→ Do this
Scan the listing that follows and report how many lines contain "lifts". Write the number alone.
---+---
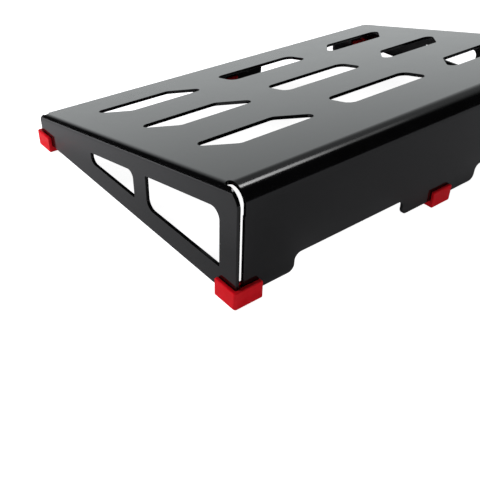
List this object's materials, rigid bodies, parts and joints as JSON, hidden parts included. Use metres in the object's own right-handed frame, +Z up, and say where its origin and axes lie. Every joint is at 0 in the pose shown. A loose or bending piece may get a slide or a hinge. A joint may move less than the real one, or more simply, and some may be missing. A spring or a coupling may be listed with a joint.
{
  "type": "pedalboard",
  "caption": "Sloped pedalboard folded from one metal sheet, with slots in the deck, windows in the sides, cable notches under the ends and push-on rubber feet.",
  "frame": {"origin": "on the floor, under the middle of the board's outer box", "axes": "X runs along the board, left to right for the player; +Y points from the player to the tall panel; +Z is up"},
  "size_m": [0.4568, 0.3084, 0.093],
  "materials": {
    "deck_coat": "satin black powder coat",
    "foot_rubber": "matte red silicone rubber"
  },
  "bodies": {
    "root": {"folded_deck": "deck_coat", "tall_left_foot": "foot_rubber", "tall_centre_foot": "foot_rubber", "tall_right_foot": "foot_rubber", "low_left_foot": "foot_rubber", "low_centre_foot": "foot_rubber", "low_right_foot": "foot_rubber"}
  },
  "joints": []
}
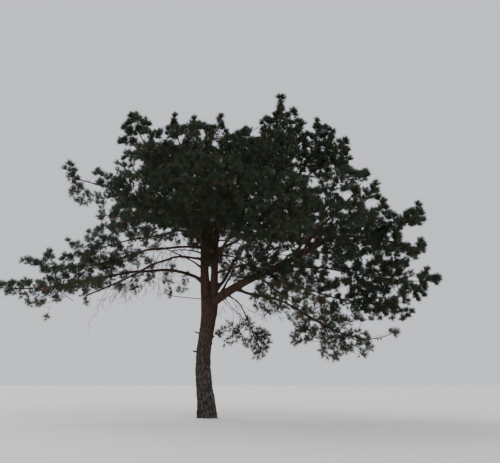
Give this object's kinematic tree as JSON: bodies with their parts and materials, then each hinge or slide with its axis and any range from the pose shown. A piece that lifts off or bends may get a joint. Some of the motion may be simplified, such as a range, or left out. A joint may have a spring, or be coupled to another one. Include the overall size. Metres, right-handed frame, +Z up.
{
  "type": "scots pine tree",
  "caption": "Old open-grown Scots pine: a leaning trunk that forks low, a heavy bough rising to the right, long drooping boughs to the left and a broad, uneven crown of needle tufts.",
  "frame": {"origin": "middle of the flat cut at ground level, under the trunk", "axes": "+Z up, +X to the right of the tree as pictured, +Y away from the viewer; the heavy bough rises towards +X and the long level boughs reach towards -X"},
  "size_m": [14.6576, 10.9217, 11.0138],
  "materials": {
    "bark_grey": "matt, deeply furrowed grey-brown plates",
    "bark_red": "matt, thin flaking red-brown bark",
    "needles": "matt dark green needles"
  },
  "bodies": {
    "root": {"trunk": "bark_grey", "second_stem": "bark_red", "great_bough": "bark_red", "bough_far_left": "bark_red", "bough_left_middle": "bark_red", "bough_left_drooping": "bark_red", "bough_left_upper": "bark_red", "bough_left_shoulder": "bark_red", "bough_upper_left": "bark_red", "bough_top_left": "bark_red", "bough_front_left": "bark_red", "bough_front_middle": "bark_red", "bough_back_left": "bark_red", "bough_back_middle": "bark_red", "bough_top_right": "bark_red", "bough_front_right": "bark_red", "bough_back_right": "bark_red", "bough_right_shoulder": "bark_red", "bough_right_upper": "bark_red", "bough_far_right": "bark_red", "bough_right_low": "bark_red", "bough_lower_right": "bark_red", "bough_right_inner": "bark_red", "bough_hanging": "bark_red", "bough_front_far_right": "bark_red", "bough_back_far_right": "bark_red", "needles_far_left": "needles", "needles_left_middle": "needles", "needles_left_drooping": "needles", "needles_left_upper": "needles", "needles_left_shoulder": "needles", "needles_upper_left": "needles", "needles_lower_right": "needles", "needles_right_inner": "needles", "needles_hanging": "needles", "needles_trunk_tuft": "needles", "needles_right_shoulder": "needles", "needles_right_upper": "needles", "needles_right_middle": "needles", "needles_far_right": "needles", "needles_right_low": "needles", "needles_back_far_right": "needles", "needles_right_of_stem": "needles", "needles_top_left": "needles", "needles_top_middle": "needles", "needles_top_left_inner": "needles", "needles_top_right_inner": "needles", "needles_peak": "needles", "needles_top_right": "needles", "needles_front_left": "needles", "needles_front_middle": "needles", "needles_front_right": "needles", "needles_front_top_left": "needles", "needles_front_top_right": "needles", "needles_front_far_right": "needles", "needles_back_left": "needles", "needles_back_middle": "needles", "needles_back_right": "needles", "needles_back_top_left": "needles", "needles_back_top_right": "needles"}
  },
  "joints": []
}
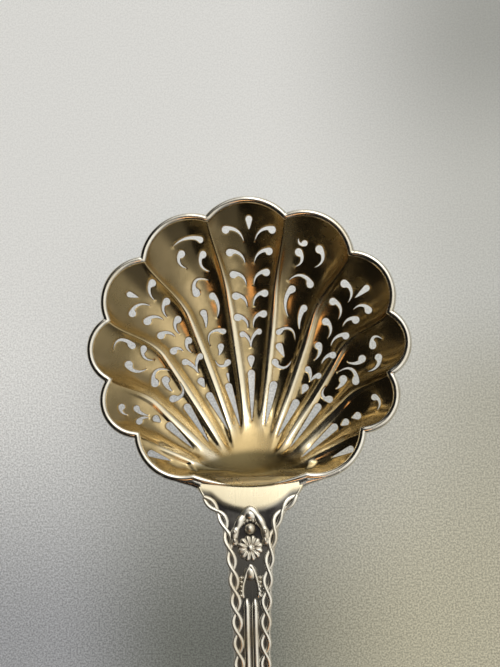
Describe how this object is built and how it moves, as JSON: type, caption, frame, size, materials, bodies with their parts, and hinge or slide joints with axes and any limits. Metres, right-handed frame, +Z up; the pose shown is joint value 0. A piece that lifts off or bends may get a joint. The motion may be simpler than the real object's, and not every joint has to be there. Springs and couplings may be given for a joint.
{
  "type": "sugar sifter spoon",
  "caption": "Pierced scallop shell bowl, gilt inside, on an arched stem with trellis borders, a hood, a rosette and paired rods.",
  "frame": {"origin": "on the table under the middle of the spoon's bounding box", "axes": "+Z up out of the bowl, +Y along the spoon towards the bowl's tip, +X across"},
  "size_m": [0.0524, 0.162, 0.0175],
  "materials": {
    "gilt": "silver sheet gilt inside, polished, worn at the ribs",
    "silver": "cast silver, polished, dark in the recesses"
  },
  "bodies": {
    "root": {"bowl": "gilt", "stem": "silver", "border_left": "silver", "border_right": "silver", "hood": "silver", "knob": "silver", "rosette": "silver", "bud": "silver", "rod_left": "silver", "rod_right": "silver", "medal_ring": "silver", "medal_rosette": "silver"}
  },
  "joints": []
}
---+---
→ Exercise answer
2